Quince Therapeutics, Inc. received a Schedule 13G disclosing that Integrated Core Strategies (US) LLC, Millennium Management LLC, Millennium Group Management LLC and Israel A. Englander report shared beneficial ownership of common stock. The filing lists individual shared holdings around 1,403,580–1,403,697 shares, representing 7.2% of the class based on 19,559,257 shares outstanding.
The filing attributes the outstanding-share base to 16,300,740 shares outstanding as of May 4, 2026 plus 3,258,517 shares issued in connection with the Orphai Therapeutics acquisition.
Quince Therapeutics, Inc. has regained compliance with Nasdaq’s continued listing standards. Nasdaq staff reviewed the company’s Form 10-Q for the quarter ended March 31, 2026, which reported stockholders’ equity of $15,672,000, and determined that Quince now meets Nasdaq Listing Rule 5450(b)(1)(A).
This closes a prior deficiency notice issued on March 17, 2026, when Quince had failed to maintain a minimum market value of listed securities of $50,000,000 over 30 consecutive business days. Nasdaq has confirmed that the compliance matter is now closed and the company remains listed on the Nasdaq Global Select Market.
Quince Therapeutics, Inc. filed an amendment to its recent report to replace the LAM-001 Phase 2a press release exhibit and correct two pulmonary vascular resistance (PVR) percentages in the efficacy table from 35.3% and 28.1% to -35.3% and -28.1%. No other changes were made.
The updated Exhibit 99.2 describes a 24-week, 10-patient, open-label Phase 2a study of inhaled LAM-001 in pulmonary arterial hypertension and PH-ILD as add-on therapy. Among six evaluable patients, six-minute walk distance improved by 81.3 meters, with a 67.4-meter gain in the PH-ILD subgroup, alongside meaningful reductions in PVR, NT-proBNP and gains in lung function.
All evaluable patients improved from Functional Class III to II by Week 24, and LAM-001 was generally well tolerated on top of standard-of-care therapies. Based on these data, Quince plans a Phase 2b PH-ILD trial starting mid-2026 and additional Phase 2 studies in BOS and SAPH.
Quince Therapeutics completed the acquisition of Orphai Therapeutics in a stock‑for‑stock merger and simultaneously arranged a large private financing to refocus the company on rare pulmonary diseases. Orphai holders received 3,258,517 Quince common shares and 67,101.235 Series C non‑voting convertible preferred shares, plus options and replacement warrants.

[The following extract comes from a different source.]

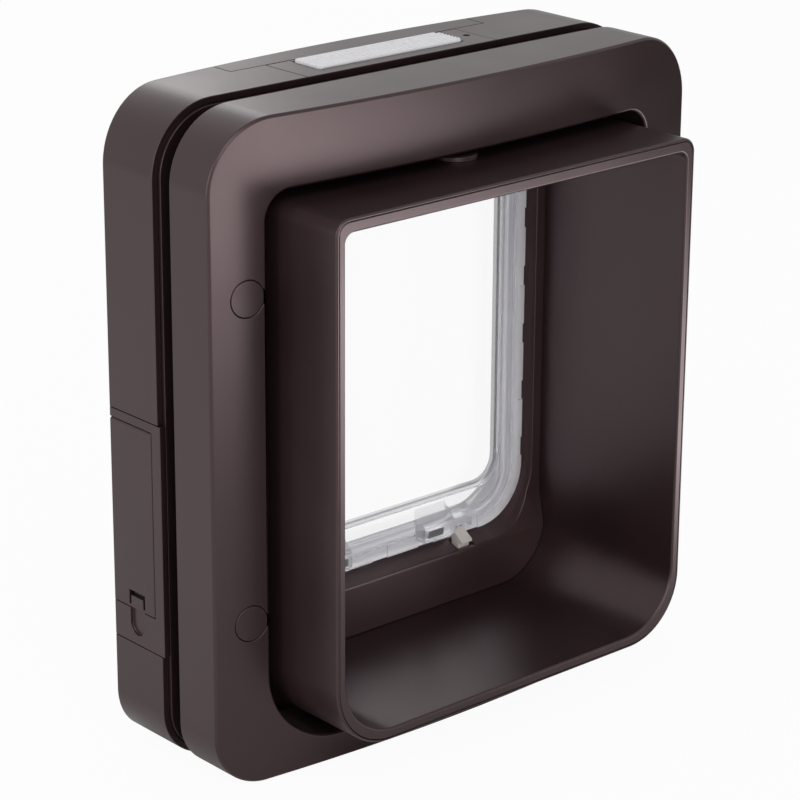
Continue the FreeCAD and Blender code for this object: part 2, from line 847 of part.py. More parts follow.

The company agreed to sell 144,200.633 additional Series C preferred shares and Financing Warrants to purchase 72,100.322 Series C preferred shares for about $115 million upfront and up to roughly $72 million more if the warrants are fully exercised. After the deal and Financing, Quince pre‑transaction holders would own about 6.9% of common stock, Orphai holders 31.9%, and new investors 61.2% on a fully diluted basis, while management expects cash runway through the end of 2028 to advance LAM‑001 through multiple Phase 2 milestones.
Quince Therapeutics ownership update: Nantahala Capital Management, LLC and its managing members, Wilmot B. Harkey and Daniel Mack, report beneficial ownership of 4,528,302 shares of common stock, representing 7.52% of shares outstanding as of March 31, 2026. The reported shares include 4,528,302 shares that may be acquired within sixty days through the exercise of convertible securities.